[DIRECTIONS] Exactly reproduce the line containing "Reconstruct the object" together with every line after it, through the end of the entries, and give nothing more.

* START *

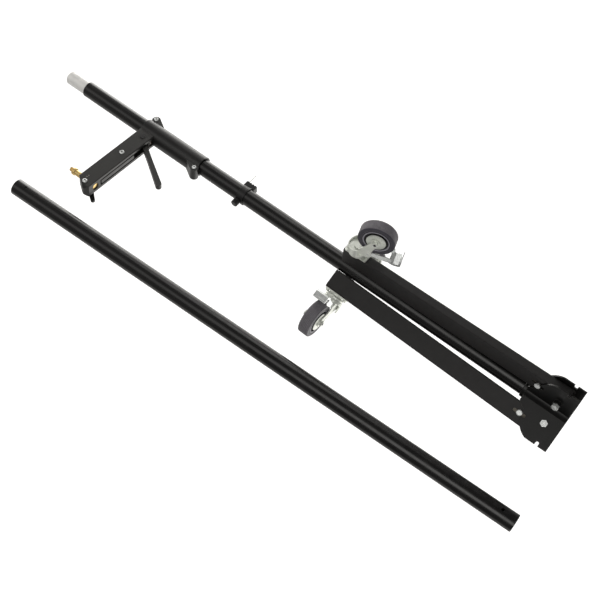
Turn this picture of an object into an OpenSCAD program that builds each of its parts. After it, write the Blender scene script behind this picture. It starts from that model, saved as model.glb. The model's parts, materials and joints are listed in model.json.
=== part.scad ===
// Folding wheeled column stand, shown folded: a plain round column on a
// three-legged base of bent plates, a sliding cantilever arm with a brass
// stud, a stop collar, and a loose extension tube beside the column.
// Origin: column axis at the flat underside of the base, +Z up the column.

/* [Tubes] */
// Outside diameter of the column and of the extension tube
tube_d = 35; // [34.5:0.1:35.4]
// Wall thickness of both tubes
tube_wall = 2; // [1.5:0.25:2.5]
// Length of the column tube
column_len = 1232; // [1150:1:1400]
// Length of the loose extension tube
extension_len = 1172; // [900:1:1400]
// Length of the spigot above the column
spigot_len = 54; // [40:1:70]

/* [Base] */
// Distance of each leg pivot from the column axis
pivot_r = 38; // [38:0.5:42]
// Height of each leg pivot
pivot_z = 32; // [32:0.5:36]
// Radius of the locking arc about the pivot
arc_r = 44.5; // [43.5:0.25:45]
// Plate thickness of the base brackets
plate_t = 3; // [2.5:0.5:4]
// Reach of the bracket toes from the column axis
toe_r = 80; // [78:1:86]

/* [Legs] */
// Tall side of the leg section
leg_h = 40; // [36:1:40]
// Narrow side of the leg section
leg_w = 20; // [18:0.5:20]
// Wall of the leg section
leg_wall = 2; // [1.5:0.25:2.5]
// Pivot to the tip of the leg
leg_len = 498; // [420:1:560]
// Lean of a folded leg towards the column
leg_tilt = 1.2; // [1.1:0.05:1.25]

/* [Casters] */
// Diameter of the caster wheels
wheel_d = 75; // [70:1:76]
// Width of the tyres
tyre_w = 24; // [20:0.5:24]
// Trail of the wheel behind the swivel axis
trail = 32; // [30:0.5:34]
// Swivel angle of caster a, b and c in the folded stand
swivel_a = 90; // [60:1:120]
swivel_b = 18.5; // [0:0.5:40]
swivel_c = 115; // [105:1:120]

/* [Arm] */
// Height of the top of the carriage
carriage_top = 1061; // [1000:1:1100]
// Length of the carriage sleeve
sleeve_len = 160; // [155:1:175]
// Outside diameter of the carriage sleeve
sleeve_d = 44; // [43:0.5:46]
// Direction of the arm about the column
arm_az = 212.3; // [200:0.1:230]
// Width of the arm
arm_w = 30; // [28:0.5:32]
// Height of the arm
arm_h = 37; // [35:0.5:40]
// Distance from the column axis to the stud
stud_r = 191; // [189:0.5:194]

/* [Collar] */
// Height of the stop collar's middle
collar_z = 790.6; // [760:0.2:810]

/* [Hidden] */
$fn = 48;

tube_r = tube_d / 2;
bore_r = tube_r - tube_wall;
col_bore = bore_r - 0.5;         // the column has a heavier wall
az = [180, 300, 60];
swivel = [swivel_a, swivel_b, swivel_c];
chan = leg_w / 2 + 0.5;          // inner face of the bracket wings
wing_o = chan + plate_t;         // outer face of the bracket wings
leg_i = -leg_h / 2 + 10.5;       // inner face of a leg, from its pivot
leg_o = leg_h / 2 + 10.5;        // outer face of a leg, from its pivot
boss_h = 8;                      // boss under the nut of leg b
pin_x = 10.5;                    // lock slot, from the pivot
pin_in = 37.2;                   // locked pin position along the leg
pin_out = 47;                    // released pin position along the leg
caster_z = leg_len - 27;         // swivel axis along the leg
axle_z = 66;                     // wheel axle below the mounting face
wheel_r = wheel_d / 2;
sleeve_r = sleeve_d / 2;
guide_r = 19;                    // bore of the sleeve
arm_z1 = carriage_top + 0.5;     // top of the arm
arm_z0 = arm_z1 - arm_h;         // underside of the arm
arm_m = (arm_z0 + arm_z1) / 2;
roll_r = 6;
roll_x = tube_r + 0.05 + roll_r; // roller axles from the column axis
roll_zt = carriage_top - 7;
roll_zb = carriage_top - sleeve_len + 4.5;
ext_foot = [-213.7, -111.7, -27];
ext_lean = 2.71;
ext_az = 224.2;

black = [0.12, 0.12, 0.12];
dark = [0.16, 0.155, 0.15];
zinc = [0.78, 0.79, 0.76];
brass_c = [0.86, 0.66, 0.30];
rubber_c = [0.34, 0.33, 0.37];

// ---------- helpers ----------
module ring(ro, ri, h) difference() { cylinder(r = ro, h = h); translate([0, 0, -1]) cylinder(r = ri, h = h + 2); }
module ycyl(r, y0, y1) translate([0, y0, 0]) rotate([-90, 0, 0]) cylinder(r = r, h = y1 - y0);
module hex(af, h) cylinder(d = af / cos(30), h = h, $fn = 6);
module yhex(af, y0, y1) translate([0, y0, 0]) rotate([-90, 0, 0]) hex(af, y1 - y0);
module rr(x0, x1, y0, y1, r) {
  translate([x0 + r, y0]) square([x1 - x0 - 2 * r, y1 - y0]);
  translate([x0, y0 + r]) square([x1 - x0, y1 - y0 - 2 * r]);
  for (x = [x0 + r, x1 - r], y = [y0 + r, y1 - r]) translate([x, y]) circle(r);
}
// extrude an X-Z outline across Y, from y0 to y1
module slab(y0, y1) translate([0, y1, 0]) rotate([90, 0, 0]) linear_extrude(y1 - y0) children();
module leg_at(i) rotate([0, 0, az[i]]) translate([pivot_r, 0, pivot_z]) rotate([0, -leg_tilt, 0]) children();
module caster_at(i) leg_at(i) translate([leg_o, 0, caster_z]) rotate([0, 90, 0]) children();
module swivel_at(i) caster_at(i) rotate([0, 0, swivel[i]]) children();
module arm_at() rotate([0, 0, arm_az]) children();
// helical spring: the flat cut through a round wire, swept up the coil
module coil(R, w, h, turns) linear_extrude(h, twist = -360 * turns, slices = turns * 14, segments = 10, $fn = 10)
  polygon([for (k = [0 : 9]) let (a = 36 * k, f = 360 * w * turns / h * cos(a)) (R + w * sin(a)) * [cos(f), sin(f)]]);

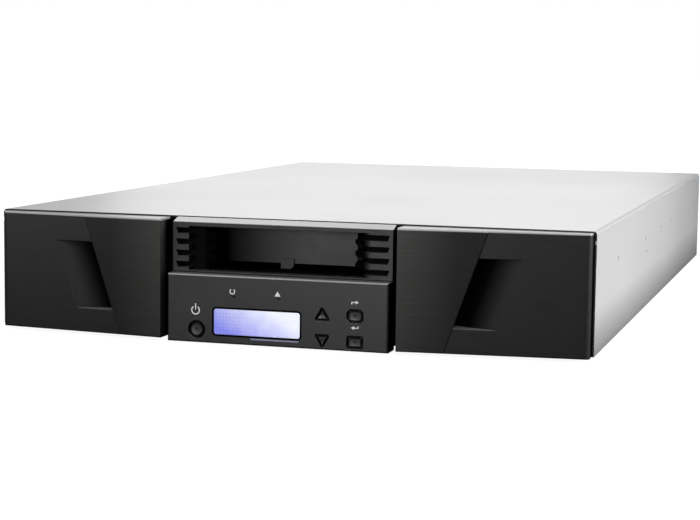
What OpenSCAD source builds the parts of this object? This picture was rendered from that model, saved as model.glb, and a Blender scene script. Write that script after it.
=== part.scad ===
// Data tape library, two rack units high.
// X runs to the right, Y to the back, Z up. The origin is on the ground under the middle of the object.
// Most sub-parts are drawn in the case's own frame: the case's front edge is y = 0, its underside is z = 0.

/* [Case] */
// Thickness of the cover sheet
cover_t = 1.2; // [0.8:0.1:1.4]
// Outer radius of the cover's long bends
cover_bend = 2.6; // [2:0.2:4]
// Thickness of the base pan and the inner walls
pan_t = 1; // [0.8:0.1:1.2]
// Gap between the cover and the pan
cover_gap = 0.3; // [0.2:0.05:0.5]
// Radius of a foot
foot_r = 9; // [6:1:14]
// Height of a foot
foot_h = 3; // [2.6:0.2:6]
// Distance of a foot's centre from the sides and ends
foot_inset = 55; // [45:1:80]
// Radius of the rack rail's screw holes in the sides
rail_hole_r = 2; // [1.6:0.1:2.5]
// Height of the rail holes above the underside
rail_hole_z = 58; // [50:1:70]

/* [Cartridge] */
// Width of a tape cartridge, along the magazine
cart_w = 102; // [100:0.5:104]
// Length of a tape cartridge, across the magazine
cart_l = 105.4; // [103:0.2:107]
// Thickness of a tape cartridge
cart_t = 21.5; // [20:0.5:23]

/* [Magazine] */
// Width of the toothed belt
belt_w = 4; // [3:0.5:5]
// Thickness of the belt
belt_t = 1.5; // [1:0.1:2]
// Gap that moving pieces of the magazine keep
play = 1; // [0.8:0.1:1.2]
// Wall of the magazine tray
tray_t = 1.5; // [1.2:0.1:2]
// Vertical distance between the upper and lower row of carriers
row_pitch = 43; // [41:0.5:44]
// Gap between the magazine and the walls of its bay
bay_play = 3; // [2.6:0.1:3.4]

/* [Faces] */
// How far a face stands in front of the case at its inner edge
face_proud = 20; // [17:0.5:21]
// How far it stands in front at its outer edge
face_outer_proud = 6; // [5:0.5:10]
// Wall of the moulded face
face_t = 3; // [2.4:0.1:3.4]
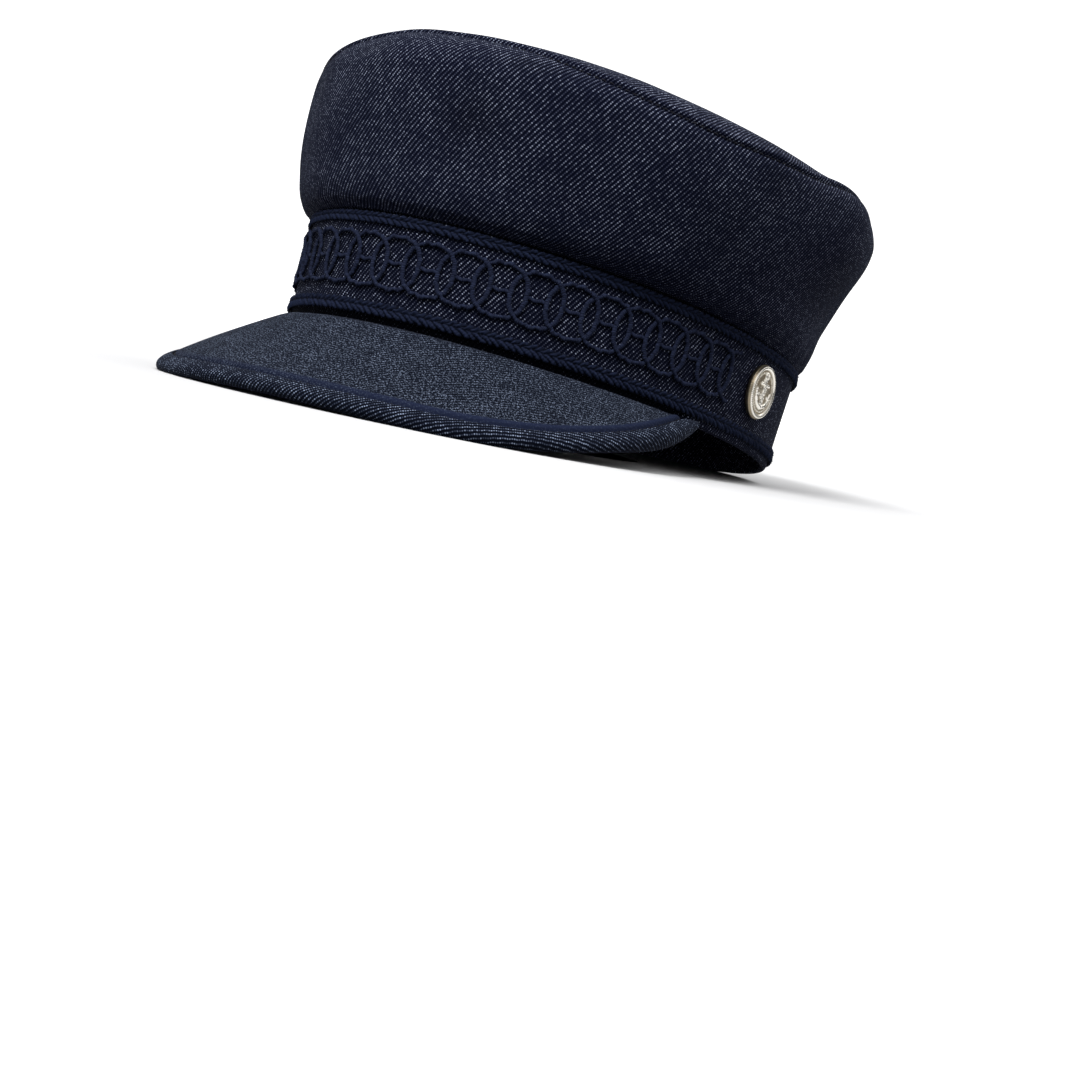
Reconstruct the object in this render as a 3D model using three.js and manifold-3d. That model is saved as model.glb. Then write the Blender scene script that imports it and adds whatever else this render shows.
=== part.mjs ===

* END *

[SOLUTION FOR THIS TASK]
Reconstruct the object in this render as a 3D model using three.js and manifold-3d. That model is saved as model.glb. Then write the Blender scene script that imports it and adds whatever else this render shows.
=== part.mjs ===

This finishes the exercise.